When an IDC socket clamps down on a set of wires, it cold-welds them to the socket head, meaning it makes a tight connection such as with welding, but without any heat. Cold-welding is done through vacuum pressure, and the connection between the socket and wires is gas-tight. The head contains little blades that cut through the wire’s plastic insulation and allows for interfacing with the internal wire. This allows the socket block to use the power from the wires in whatever device has a connection.
The amount of wires, and the spacing between the wires, differs for each IDC socket. The common range of wires goes from six to 64, with the larger end of the spectrum being used on network cables. By using these socket blocks, users can create their own ribbon cables, but a manufacturer often puts the wires together. IDC sockets are meant to be one-use but, if users are able to carefully extract wires without damaging them, then the socket can be used more than once.

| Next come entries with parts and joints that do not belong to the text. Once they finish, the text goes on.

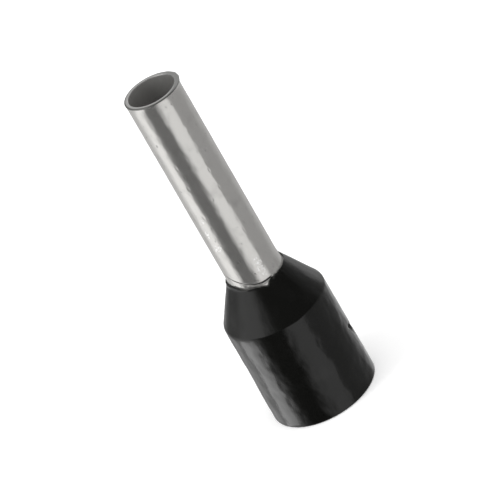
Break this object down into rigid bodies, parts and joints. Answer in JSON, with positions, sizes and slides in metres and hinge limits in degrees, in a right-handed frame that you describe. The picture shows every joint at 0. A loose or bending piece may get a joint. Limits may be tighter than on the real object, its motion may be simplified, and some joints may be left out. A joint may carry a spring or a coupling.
{
  "type": "wire ferrule",
  "caption": "Insulated wire ferrule: a tin-plated tubular pin, flared inside a black plastic collar with a round skirt and a conical neck.",
  "frame": {"origin": "centre of the collar's entry rim, the face that the ferrule stands on", "axes": "+Z along the common axis of collar and pin, from the entry rim to the pin's tip; the part is round about it apart from the collar's gate mark, which is 12 degrees from +X towards -Y"},
  "size_m": [0.004, 0.004, 0.014],
  "materials": {
    "tinned_copper": "satin tin plate on drawn copper, fine pits and draw lines",
    "black_plastic": "glossy moulded black plastic with a slightly wavy skin"
  },
  "bodies": {
    "root": {"contact_barrel": "tinned_copper", "insulating_collar": "black_plastic"}
  },
  "joints": []
}
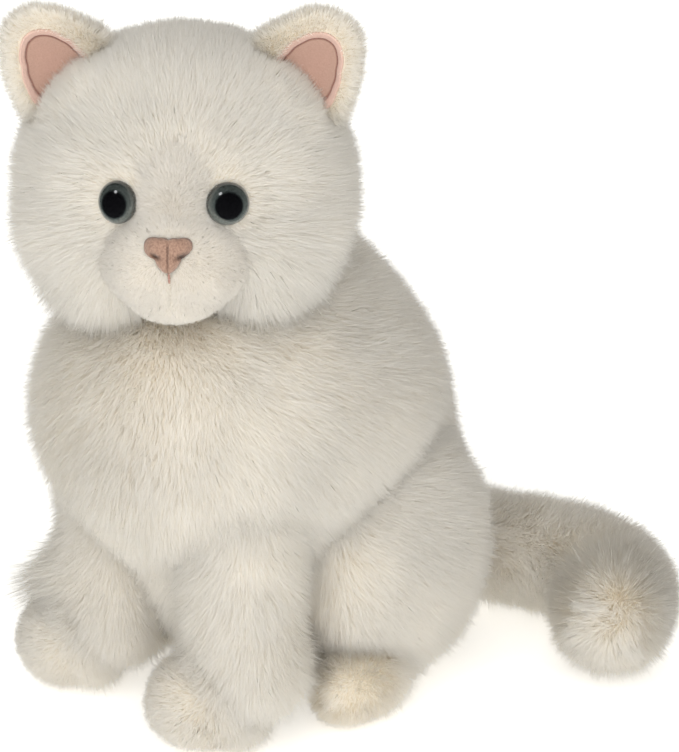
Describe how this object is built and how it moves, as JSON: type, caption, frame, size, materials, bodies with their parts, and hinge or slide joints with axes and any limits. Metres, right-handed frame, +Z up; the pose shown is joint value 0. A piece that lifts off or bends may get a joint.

IDC sockets are most commonly seen in telecom and networking industries. Home use is exclusive to phone jack connections, where small IDC heads are used. The classic image of a large server with hundreds of colored wires connected into different sockets and jacks is how IDC sockets are typically used. This allows network and telecom operators to inject a large number of wires while saving space and making the area neater than if all the wires were connected individually.
All IDC socket heads have some sort of indicator to show where the first wire should go. With some, a red wire is used as the first wire but, since many connections use several red wires, this indication is less common. More commonly, there is a raised V or triangle to show where the first wire has to go. Ignoring this placement will cause the IDC socket to function improperly.